# Possible new goats



## bclev (Feb 24, 2014)

I have a chance to buy these 2 does and there babies. Wondering what you guys thought. I just raise meat goats nothing for 4-h. Doe with twins 3rd kidding doe with trips 1st kidding. Pics obviously right after kidding so look little rough!


----------



## Crossroads Boers (Feb 19, 2011)

Pretty!  If they are healthy and the price is right, I'd say go for it!


----------



## bclev (Feb 24, 2014)

I can get the whole set for $600. That seems awful reasonable to me!!! Thanks


----------



## ksalvagno (Oct 6, 2009)

if they are healthy, I'd go for it.


----------



## canyontrailgoats (Jan 4, 2014)

Just curious, how many of the kids are bucks?


----------



## bclev (Feb 24, 2014)

3 bucks total


----------



## Crossroads Boers (Feb 19, 2011)

Sounds like a great deal.


----------



## bclev (Feb 24, 2014)

Cool thanks!!!


----------



## Jessica84 (Oct 27, 2011)

I really like the one with twins. She looks like a nice girl. The poor mama with triplets looks tired....but I don't blame her I would be too  
But seems like a good deal. 


Sent from my iPhone using Goat Forum


----------



## LuvMyNigies (Sep 14, 2013)

So ADORABLE! You should go for it!


----------



## surfingirl (Feb 27, 2014)

Beauties! Good luck!


----------



## bclev (Feb 24, 2014)

Well when I went to pick these 2 does up i ended up bringing home 5 does and 12 kids... Oops lol. I love em!!!


----------



## canyontrailgoats (Jan 4, 2014)

that's a lot of goats!


----------



## ksalvagno (Oct 6, 2009)

Wow! You bought a whole herd. Were the people going out of business?


----------



## bclev (Feb 24, 2014)

No they have 100 does total. They had 18 sets for sale! I'm just glad I stopped when I did!!!


----------



## bclev (Feb 24, 2014)

I got my first kiko doe. Thought I would try something new she has 2 half boer kids on her!


----------



## canyontrailgoats (Jan 4, 2014)

Would you mind posting some pics?


----------



## bclev (Feb 24, 2014)

This is the kiko doe and the 2 dark kids are hers. Little doe closest and the other is a buck. I'll have to get pics of the rest after bit


----------



## bclev (Feb 24, 2014)

One of the does is a Pygmy that has 3 half boer buck kids that I didn't want but my 3 year old boy just had to have. So the guy price all 4 at $100 so I said why not. !!!


----------



## canyontrailgoats (Jan 4, 2014)

She's a pretty girl! It looks like the previous owner takes good care of his goats. 

And hey, why not throw a pygmy into the mix lol!

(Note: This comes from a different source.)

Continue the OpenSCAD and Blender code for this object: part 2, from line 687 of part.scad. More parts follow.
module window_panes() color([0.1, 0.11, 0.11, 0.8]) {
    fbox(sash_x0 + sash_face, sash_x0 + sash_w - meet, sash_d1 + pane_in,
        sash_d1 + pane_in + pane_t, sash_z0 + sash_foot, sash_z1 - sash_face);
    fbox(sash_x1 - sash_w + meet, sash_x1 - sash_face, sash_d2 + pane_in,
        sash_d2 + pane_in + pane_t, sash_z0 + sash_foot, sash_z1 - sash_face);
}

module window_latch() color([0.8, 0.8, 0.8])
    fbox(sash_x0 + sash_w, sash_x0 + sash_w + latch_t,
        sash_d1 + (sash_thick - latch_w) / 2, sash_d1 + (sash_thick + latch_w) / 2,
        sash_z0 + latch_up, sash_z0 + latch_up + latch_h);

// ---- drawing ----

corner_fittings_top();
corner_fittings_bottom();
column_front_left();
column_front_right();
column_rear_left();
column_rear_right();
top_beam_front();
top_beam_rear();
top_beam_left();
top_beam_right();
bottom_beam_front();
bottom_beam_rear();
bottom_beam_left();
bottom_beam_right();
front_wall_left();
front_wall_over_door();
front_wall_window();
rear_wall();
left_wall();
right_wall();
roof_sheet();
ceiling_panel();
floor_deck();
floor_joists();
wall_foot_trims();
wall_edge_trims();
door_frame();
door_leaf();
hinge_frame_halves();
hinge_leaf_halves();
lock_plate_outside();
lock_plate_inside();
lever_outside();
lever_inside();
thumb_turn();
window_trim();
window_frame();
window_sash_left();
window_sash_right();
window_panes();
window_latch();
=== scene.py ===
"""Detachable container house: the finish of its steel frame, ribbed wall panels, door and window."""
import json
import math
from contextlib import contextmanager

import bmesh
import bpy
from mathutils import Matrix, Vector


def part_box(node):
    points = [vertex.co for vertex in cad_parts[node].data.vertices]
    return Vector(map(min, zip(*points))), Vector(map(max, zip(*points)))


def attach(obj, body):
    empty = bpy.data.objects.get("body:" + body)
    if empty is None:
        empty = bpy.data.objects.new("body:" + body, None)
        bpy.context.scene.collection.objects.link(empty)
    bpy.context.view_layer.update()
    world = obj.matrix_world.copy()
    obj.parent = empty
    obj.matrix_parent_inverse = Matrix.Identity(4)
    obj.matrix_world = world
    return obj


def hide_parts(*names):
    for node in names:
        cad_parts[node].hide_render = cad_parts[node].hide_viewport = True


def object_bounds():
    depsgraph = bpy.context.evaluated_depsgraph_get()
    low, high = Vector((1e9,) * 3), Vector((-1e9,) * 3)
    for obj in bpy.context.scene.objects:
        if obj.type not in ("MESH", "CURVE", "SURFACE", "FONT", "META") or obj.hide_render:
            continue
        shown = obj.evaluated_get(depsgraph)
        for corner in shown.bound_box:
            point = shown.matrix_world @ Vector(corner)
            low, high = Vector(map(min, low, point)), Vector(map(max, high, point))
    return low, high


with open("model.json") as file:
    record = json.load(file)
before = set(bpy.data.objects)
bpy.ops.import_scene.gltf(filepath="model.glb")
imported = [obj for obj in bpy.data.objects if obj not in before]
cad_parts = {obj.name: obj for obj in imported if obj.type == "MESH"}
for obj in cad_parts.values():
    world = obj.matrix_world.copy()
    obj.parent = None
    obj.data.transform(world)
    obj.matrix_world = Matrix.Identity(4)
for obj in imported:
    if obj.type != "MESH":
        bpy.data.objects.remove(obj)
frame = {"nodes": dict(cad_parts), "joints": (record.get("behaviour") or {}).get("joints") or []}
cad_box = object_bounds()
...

She's a tough little thing, giving birth to boer babies...


----------



## bclev (Feb 24, 2014)

Ya I was shocked! I guess well keep her around for now!!


----------



## HoosierShadow (Apr 20, 2010)

They look very nice! I love the look of the kiko doe, she's gorgeous!


----------



## bclev (Feb 24, 2014)

Thank you! I been trying to get pics of the other ones but been working crazy overtime so just enough time to feed and walk thru!


----------